PASADENA, Calif.--Your brain gets a better workout when you change your routine, say scientists at the California Institute of Technology who have pinpointed one particular circuit that activates your ability to execute a decision. This finding may help drive research in neural prosthetics and in how unhealthy decisions are made.
"How you decide to do things is fascinating, and not well understood," says Richard Andersen, Caltech's Boswell Professor of Neuroscience and senior researcher in the study. "We're looking at how different areas interact during the process--how you make a decision to plan a movement."

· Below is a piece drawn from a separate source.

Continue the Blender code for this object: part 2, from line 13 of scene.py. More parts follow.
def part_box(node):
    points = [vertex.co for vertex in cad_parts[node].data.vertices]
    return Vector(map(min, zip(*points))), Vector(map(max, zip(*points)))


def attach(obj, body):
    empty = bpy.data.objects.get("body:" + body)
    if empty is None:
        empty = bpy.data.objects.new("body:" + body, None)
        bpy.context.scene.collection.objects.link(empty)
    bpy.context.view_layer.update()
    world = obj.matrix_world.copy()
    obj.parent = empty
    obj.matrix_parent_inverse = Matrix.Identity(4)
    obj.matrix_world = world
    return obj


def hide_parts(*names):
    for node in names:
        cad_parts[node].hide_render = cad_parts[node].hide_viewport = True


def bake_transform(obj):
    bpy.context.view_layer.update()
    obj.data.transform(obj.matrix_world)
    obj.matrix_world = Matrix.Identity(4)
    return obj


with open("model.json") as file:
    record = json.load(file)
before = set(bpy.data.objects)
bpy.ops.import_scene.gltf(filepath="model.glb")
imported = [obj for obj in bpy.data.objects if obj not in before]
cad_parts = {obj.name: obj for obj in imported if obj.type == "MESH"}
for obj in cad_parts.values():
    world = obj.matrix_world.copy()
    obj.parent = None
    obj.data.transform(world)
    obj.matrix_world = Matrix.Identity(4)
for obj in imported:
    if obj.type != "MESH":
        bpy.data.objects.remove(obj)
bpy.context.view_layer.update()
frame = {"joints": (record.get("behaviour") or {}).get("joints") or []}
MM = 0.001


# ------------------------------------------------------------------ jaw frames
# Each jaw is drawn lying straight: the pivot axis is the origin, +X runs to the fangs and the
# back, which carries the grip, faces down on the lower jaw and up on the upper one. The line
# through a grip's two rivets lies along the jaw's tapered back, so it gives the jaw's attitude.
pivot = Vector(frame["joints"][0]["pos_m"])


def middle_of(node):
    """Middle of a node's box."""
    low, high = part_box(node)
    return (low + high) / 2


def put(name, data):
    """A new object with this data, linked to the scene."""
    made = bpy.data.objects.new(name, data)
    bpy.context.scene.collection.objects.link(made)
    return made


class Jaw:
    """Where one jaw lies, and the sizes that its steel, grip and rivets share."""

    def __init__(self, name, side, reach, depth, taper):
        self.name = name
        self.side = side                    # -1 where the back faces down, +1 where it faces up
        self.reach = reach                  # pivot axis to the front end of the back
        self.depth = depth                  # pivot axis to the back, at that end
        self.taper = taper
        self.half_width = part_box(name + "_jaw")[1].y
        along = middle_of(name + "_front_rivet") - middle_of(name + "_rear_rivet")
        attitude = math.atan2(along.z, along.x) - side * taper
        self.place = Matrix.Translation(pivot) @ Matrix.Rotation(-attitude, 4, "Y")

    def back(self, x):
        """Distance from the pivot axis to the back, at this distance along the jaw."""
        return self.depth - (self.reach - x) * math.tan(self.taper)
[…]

Andersen and his two collaborators focused on the cortex, the part of the brain where language, memories, and awareness of the outside world develop. They found that when choices are open, the brain's frontal and parietal cortices relay clear signals back and forth. In contrast, when a decision and the path to execute it are dictated, the correlation between these regions is significantly weaker.

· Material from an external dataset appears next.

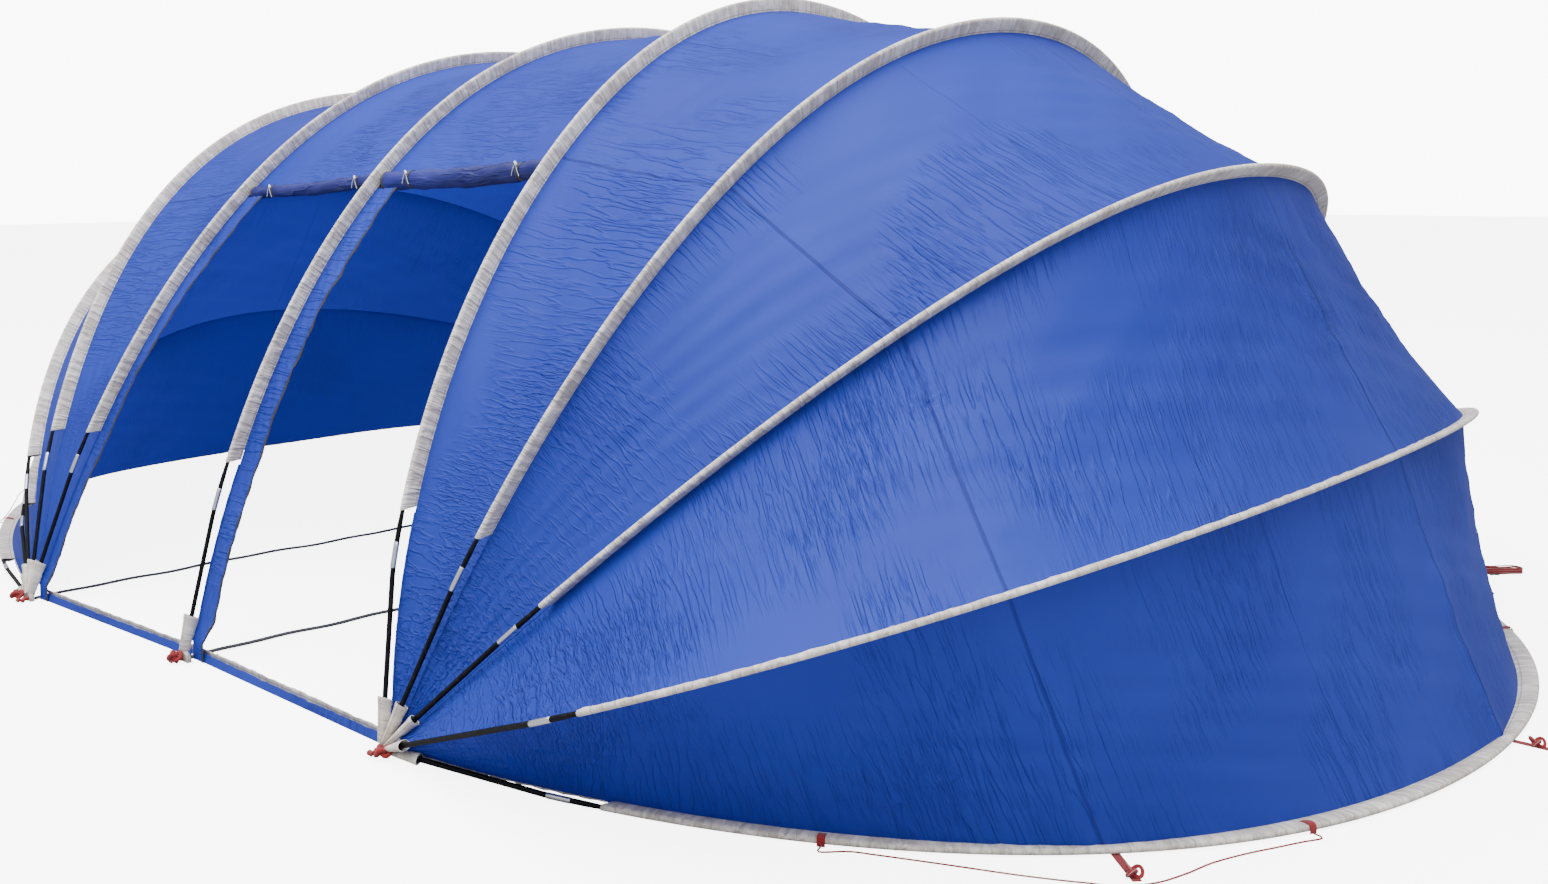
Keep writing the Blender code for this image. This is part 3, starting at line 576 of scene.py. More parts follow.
def finish_sheet(piece, flat, spare, slot, node, rests_on, thickness=CLOTH_THICKNESS):
    """Makes cloth of a flat grid. spare, what hems and hollows would add to its width and length, is not
    used.
    """
    scale_uv(piece, *flat)
    thicken(piece, thickness)
    finish_piece(piece, slot, node)
    flat[0] * spare[0]
    flat[1] * spare[1]
    return piece


def carried_frame(line):
    """Two directions square to a line at each of its points, carried along it without a twist."""
    tangent = unit(np.gradient(line, axis=0))
    sides = [np.cross(tangent[0], UP if abs(tangent[0][2]) < 0.9 else DEPTH)]
    for direction in tangent:
        side = sides[-1] - direction * np.dot(sides[-1], direction)
        sides.append(side / np.linalg.norm(side))
    beside = np.array(sides[1:])
    return beside, np.cross(tangent, beside)


def tube(name, line, radii, sides, material):
    """A closed tube round a line of points, with a radius at each."""
    line, radii = np.asarray(line, float), np.broadcast_to(radii, len(line))
    beside, above = carried_frame(line)

    def place(across, along):
        row = index_of(along, len(line))
        turn = 2 * np.pi * across
        around = beside[row] * np.cos(turn)[:, None] + above[row] * np.sin(turn)[:, None]
        return line[row] + around * radii[row][:, None]

    piece = shaped_grid(name, len(line) - 1, sides, place, material, capped=True)
    scale_uv(piece, 2 * np.pi * float(radii.max()), float(step_lengths(line).sum()))
    return piece


def join(pieces):
    """Joins pieces into the first one."""
    bpy.ops.object.select_all(action="DESELECT")
    for piece in pieces:
        piece.select_set(True)
    bpy.context.view_layer.objects.active = pieces[0]
    bpy.ops.object.join()
    return pieces[0]


def sway(*terms):
    """A smooth irregular wave: sines of rising pitch whose pitches never line up."""
    total = np.zeros_like(terms[0])
    for octave, term in enumerate(terms):
        total += np.sin(term * (2.1 + 1.37 * octave) + 1.9 * octave)
        total += 0.5 * np.sin(term * (5.3 + 2.11 * octave) + 0.7 * octave + total)
    return total / len(terms)


# %% [markdown]
# ## The guy ropes
# Thin twisted cord, limp enough to lie in loose curves. Two ropes lie along the base of the ends, each
# tied between two loops. The third runs from a peg strap at the back to a hank, where the spare length
# is wound to and fro in lanes and layers, with a black slider beside it.

# %% Guy ropes
ROPE_DIAMETER = 0.005
ROPE_STEP = 0.011
ROPE_SIDES = 8
ROPE_LEAD, ROPE_END_GAP = 0.03, 0.001
LOOP_THICKNESS = 0.0015
SLEEVE_FRONT = 0.0105
PEG_STRAP_LENGTH = 0.14
LOOP_ANGLES = {"left": (26.0, 61.0, 122.0), "right": (29.0, 61.0, 122.0)}
CORNER_ANGLES = (46.5, 90.0, 135.0)
ROPE_ROUTE_RIGHT = (
    (2.678, -1.950), (2.74, -1.918), (2.81, -1.884), (2.92, -1.832), (3.05, -1.772), (3.15, -1.720),
    (3.21, -1.685), (3.27, -1.650), (3.33, -1.575), (3.365, -1.480), (3.39, -1.380), (3.43, -1.280),
    (3.475, -1.190), (3.515, -1.110))
ROPE_ROUTE_LEFT = (
    (-2.76, -1.985), (-2.84, -1.935), (-2.95, -1.872), (-3.08, -1.803), (-3.20, -1.740), (-3.31, -1.684),
    (-3.40, -1.625), (-3.47, -1.565), (-3.50, -1.500), (-3.53, -1.400), (-3.56, -1.280), (-3.585, -1.150),
    (-3.603, -1.030))
ROPE_ROUTE_BACK = (
    (3.262, 1.680), (3.245, 1.720), (3.215, 1.770), (3.180, 1.820), (3.150, 1.870), (3.122, 1.910),
    (3.108, 1.935), (3.113, 1.943), (3.138, 1.952))
HANK_PLACE = np.array([3.20, 2.03, 0.0])
HANK_TURN = math.radians(43.0)
HANK_ALONG = np.array([math.cos(HANK_TURN), math.sin(HANK_TURN), 0.0])
HANK_BESIDE = np.cross(UP, HANK_ALONG)
HANK_STRAIGHT = 0.07
HANK_LANES = (0.0272, 0.0220)
HANK_TURNS, HANK_BEND = 9, math.radians(75)
SLIDER_PLACE = HANK_PLACE - HANK_BESIDE * 0.0373 - HANK_ALONG * 0.04 + UP * 0.004
SLIDER_LENGTH = 0.04
SLIDER_RADII = np.array([3.2, 3.9, 3.9, 3.2, 3.0, 3.2, 3.9, 3.9, 3.2]) / 1000


def base_place(arch, degrees):
    """A point on the ground under the base arch, with its outward direction."""
    angle = np.array([math.radians(degrees)])
    place = arch.line(angle)[0] * (1, 1, 0)
    return place, -np.cross(arch.across, arch.tangent(angle)[0])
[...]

"These findings show that different parts of the brain are working together. The premotor region--in the frontal cortex--first forms the plan; then once the signal travels to the parietal cortex, this second region sends back a 'handshake' as if to say, 'okay, I got it,'" explains Andersen.
To examine the circuit involved in decision making, two adult male monkeys were first dictated a specific sequence in which to touch three different shapes on a touch-sensitive screen in order to win a sip of liquid. After that, they were presented with a screen showing all circles, and only a randomly picked circle yielded the reward. Each monkey touched the circles in varying orders from trial to trial, suggesting he was making his own decisions. "When only circles are displayed, he knows the choices are free and that he'll get rewarded eventually," Andersen notes.

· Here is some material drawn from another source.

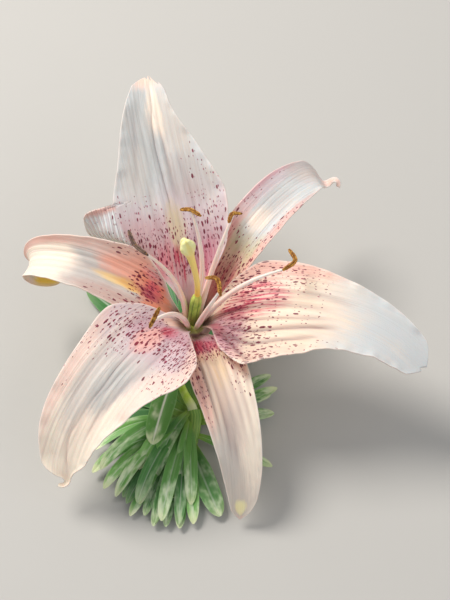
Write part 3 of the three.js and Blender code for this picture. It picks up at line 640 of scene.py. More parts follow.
petalInks = {
    # The cool grey #b9b9b6 and the warm grey #bfb0a8 are inks of painted shade. Grey, sand and cool are also
    # painted shade, and ivory is painted light, where the looks below say so; otherwise these are the
    # tepals' own tones.
    "ivory": "#ffeddb", "cream": "#f9e1ca", "cool": "#d8dada", "paintedShade": "#b9b9b6", "sand": "#d8ccc0",
    "paintedWarmShade": "#bfb0a8", "grey": "#cbc5bf", "lilac": "#d9c6c9", "mauve": "#bd8798", "clay": "#c9aaa0",
    "pink": "#f8d6c9", "shell": "#ffdccb", "blush": "#f3b9ac", "peach": "#f6ad94", "ember": "#ec9370",
    "amber": "#f8c06a", "honey": "#fbd892", "beige": "#d9c7a2", "rose": "#d9566f", "crimson": "#b31f45",
    # groove is painted shade in the folds and between the ribs
    "brown": "#a8704e", "groove": "#96797a", "claw": "#93736a", "outside": "#efe4d6",
    "outsideRib": "#a8b67c", "speckle": "#6a0f2b", "paleSpeckle": "#a83258", "rim": "#fff0e6",
    "lobe": "#ffffff", "tan": "#cbbd98", "lobeShade": "#e6dcdd", "straw": "#fff0bc", "tongue": "#ffd65c",
}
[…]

During these trials, tiny wires were planted close to neurons in both cortical areas. There are no pain endings in the brain, so the monkeys did not feel any discomfort, but the wires allowed the neural signals, the pulse-like waves of voltage called action potentials, to be recorded. A frequency band of the action potentials from a cell in one cortical area often matched a frequency band of the local field--a local voltage oscillation related to the synaptic potentials--in the other area. When the monkey was making his own choices, this correlation, or coherence, was significantly stronger than when he was following instructions.
"It may be more difficult to make your own choices, and this may be related to the increased coherence," Andersen remarks. "The cells that show coherence were also the first to show the direction the monkey chose to go," he adds, noting also that the short duration of coherence likely reflects that the decision is made very early on.
While the scenario examined here focused on situations that are immediately rewarded, Andersen says, "Even the long-range decisions that are made in other areas require this circuit to put them into play."
The implications for this research are manifold. "How does someone form preferences and plan movements to control a prosthetic arm, for example?" Andersen remarks. He also notes that mental illness, aging, or even fatigue, not to mention the extreme case of addiction, can drive unhealthy choices. Once the regions of the brain responsible for free choice are deciphered, poor decision making may also be better understood.
Other authors on the study, appearing April 16 in the early online edition of the journal Nature, are Bijan Pesaran, a former Caltech postdoc with Andersen and now an assistant professor at New York University, and Matthew Nelson, a Caltech graduate student in computation and neural systems.